Records that describe objects
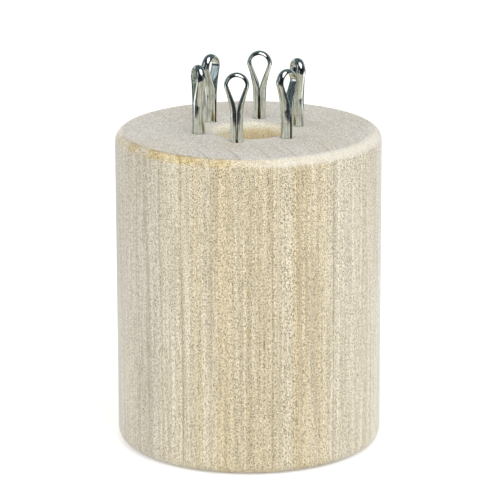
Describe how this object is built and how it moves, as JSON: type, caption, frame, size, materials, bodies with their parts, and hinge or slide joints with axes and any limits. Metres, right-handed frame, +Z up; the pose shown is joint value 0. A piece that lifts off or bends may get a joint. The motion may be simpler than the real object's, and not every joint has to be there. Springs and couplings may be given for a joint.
{
  "type": "spool knitter",
  "caption": "Handheld spool knitter for i-cord: a turned wooden block with a through bore and a ring of eyed split pins standing on its top.",
  "frame": {"origin": "centre of the block's foot, on the surface that the knitter stands on", "axes": "+Z up along the bore; the first pin stands on +X, and the others follow counter-clockwise seen from above"},
  "size_m": [0.0636, 0.0636, 0.0926],
  "materials": {
    "hardwood": "pale close-grained hardwood, turned and sanded, bare or thinly sealed, satin",
    "plated_steel": "bright zinc-plated mild steel wire"
  },
  "bodies": {
    "root": {"wooden_block": "hardwood", "split_pin_1": "plated_steel", "split_pin_2": "plated_steel", "split_pin_3": "plated_steel", "split_pin_4": "plated_steel", "split_pin_5": "plated_steel", "split_pin_6": "plated_steel"}
  },
  "joints": []
}
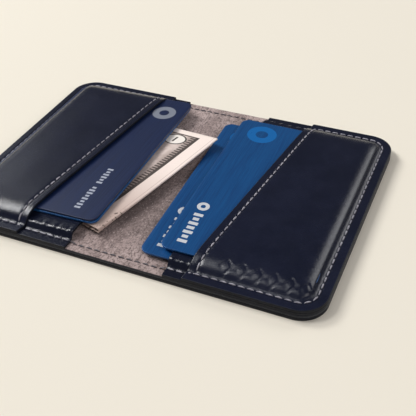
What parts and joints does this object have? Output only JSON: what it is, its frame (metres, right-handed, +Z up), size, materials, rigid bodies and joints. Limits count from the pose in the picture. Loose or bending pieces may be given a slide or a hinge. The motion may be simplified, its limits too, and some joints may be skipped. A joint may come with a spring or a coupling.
{
  "type": "bifold card wallet",
  "caption": "Vertical bifold leather card wallet with two slanted pockets, suede spine, cards and a folded banknote, lying open.",
  "frame": {"origin": "resting surface, at the centre of the open cover", "axes": "+X across the open wallet from the left cover to the right cover, +Y along the spine, +Z up"},
  "size_m": [0.145, 0.105, 0.009],
  "materials": {
    "navy_leather": "satin",
    "suede": "matte",
    "thread": "satin",
    "blue_card": "satin",
    "navy_card": "satin",
    "note_paper": "matte"
  },
  "bodies": {
    "right_cover": {"shell_right": "navy_leather", "lining_right": "suede", "inner_panel_right": "navy_leather", "slanted_pocket_right": "navy_leather", "edge_stitching_right": "thread", "pocket_stitching_right": "thread"},
    "spine": {"shell_spine": "navy_leather", "lining_spine": "suede", "edge_stitching_spine": "thread"},
    "left_cover": {"shell_left": "navy_leather", "lining_left": "suede", "inner_panel_left": "navy_leather", "slanted_pocket_left": "navy_leather", "edge_stitching_left": "thread", "pocket_stitching_left": "thread"},
    "blue_front_card": {"card_blue_front": "blue_card"},
    "blue_back_card": {"card_blue_back": "blue_card"},
    "navy_card": {"card_navy": "navy_card"},
    "blue_under_card": {"card_blue_under": "blue_card"},
    "folded_note": {"banknote": "note_paper"}
  },
  "joints": [
    {"name": "spine_fold", "type": "hinge", "parent": "right_cover", "child": "spine", "pos_m": [0.0075, 0, 0.0014], "axis": [0, 1, 0], "range_deg": [0, 90]},
    {"name": "cover_fold", "type": "hinge", "parent": "spine", "child": "left_cover", "pos_m": [-0.0075, 0, 0.0014], "axis": [0, 1, 0], "range_deg": [0, 90]},
    {"name": "blue_back_slide", "type": "slide", "parent": "right_cover", "child": "blue_back_card", "axis": [0.9997, 0, -0.0262], "range_m": [0, 0.0056]},
    {"name": "blue_front_slide", "type": "slide", "parent": "right_cover", "child": "blue_front_card", "axis": [-0.9997, 0, 0.0262], "range_m": [0, 0.0015]},
    {"name": "navy_slide", "type": "slide", "parent": "left_cover", "child": "navy_card", "axis": [0.9997, 0, 0.0262], "range_m": [0, 0.003]},
    {"name": "blue_under_slide", "type": "slide", "parent": "left_cover", "child": "blue_under_card", "axis": [0.9997, 0, 0.0262], "range_m": [0, 0.002]},
    {"name": "note_slide", "type": "slide", "parent": "left_cover", "child": "folded_note", "axis": [-1, 0, 0], "range_m": [0, 0.0164], "deforming": ["banknote"]}
  ],
  "couplings": [
    {"joint": "cover_fold", "follows": "spine_fold", "ratio": 1},
    {"joint": "blue_back_slide", "follows": "spine_fold", "m_per_rad": 0.0035},
    {"joint": "note_slide", "follows": "spine_fold", "m_per_rad": 0.0104}
  ]
}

* _Required work_: Write out all of the records above exactly as they appear.

* _Written response_:
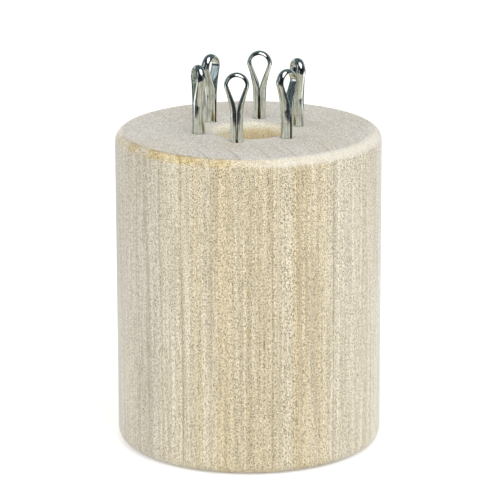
Describe how this object is built and how it moves, as JSON: type, caption, frame, size, materials, bodies with their parts, and hinge or slide joints with axes and any limits. Metres, right-handed frame, +Z up; the pose shown is joint value 0. A piece that lifts off or bends may get a joint. The motion may be simpler than the real object's, and not every joint has to be there. Springs and couplings may be given for a joint.
{
  "type": "spool knitter",
  "caption": "Handheld spool knitter for i-cord: a turned wooden block with a through bore and a ring of eyed split pins standing on its top.",
  "frame": {"origin": "centre of the block's foot, on the surface that the knitter stands on", "axes": "+Z up along the bore; the first pin stands on +X, and the others follow counter-clockwise seen from above"},
  "size_m": [0.0636, 0.0636, 0.0926],
  "materials": {
    "hardwood": "pale close-grained hardwood, turned and sanded, bare or thinly sealed, satin",
    "plated_steel": "bright zinc-plated mild steel wire"
  },
  "bodies": {
    "root": {"wooden_block": "hardwood", "split_pin_1": "plated_steel", "split_pin_2": "plated_steel", "split_pin_3": "plated_steel", "split_pin_4": "plated_steel", "split_pin_5": "plated_steel", "split_pin_6": "plated_steel"}
  },
  "joints": []
}
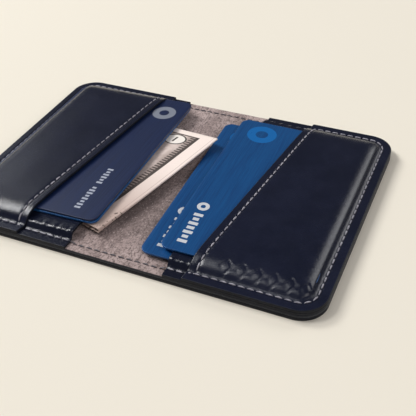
What parts and joints does this object have? Output only JSON: what it is, its frame (metres, right-handed, +Z up), size, materials, rigid bodies and joints. Limits count from the pose in the picture. Loose or bending pieces may be given a slide or a hinge. The motion may be simplified, its limits too, and some joints may be skipped. A joint may come with a spring or a coupling.
{
  "type": "bifold card wallet",
  "caption": "Vertical bifold leather card wallet with two slanted pockets, suede spine, cards and a folded banknote, lying open.",
  "frame": {"origin": "resting surface, at the centre of the open cover", "axes": "+X across the open wallet from the left cover to the right cover, +Y along the spine, +Z up"},
  "size_m": [0.145, 0.105, 0.009],
  "materials": {
    "navy_leather": "satin",
    "suede": "matte",
    "thread": "satin",
    "blue_card": "satin",
    "navy_card": "satin",
    "note_paper": "matte"
  },
  "bodies": {
    "right_cover": {"shell_right": "navy_leather", "lining_right": "suede", "inner_panel_right": "navy_leather", "slanted_pocket_right": "navy_leather", "edge_stitching_right": "thread", "pocket_stitching_right": "thread"},
    "spine": {"shell_spine": "navy_leather", "lining_spine": "suede", "edge_stitching_spine": "thread"},
    "left_cover": {"shell_left": "navy_leather", "lining_left": "suede", "inner_panel_left": "navy_leather", "slanted_pocket_left": "navy_leather", "edge_stitching_left": "thread", "pocket_stitching_left": "thread"},
    "blue_front_card": {"card_blue_front": "blue_card"},
    "blue_back_card": {"card_blue_back": "blue_card"},
    "navy_card": {"card_navy": "navy_card"},
    "blue_under_card": {"card_blue_under": "blue_card"},
    "folded_note": {"banknote": "note_paper"}
  },
  "joints": [
    {"name": "spine_fold", "type": "hinge", "parent": "right_cover", "child": "spine", "pos_m": [0.0075, 0, 0.0014], "axis": [0, 1, 0], "range_deg": [0, 90]},
    {"name": "cover_fold", "type": "hinge", "parent": "spine", "child": "left_cover", "pos_m": [-0.0075, 0, 0.0014], "axis": [0, 1, 0], "range_deg": [0, 90]},
    {"name": "blue_back_slide", "type": "slide", "parent": "right_cover", "child": "blue_back_card", "axis": [0.9997, 0, -0.0262], "range_m": [0, 0.0056]},
    {"name": "blue_front_slide", "type": "slide", "parent": "right_cover", "child": "blue_front_card", "axis": [-0.9997, 0, 0.0262], "range_m": [0, 0.0015]},
    {"name": "navy_slide", "type": "slide", "parent": "left_cover", "child": "navy_card", "axis": [0.9997, 0, 0.0262], "range_m": [0, 0.003]},
    {"name": "blue_under_slide", "type": "slide", "parent": "left_cover", "child": "blue_under_card", "axis": [0.9997, 0, 0.0262], "range_m": [0, 0.002]},
    {"name": "note_slide", "type": "slide", "parent": "left_cover", "child": "folded_note", "axis": [-1, 0, 0], "range_m": [0, 0.0164], "deforming": ["banknote"]}
  ],
  "couplings": [
    {"joint": "cover_fold", "follows": "spine_fold", "ratio": 1},
    {"joint": "blue_back_slide", "follows": "spine_fold", "m_per_rad": 0.0035},
    {"joint": "note_slide", "follows": "spine_fold", "m_per_rad": 0.0104}
  ]
}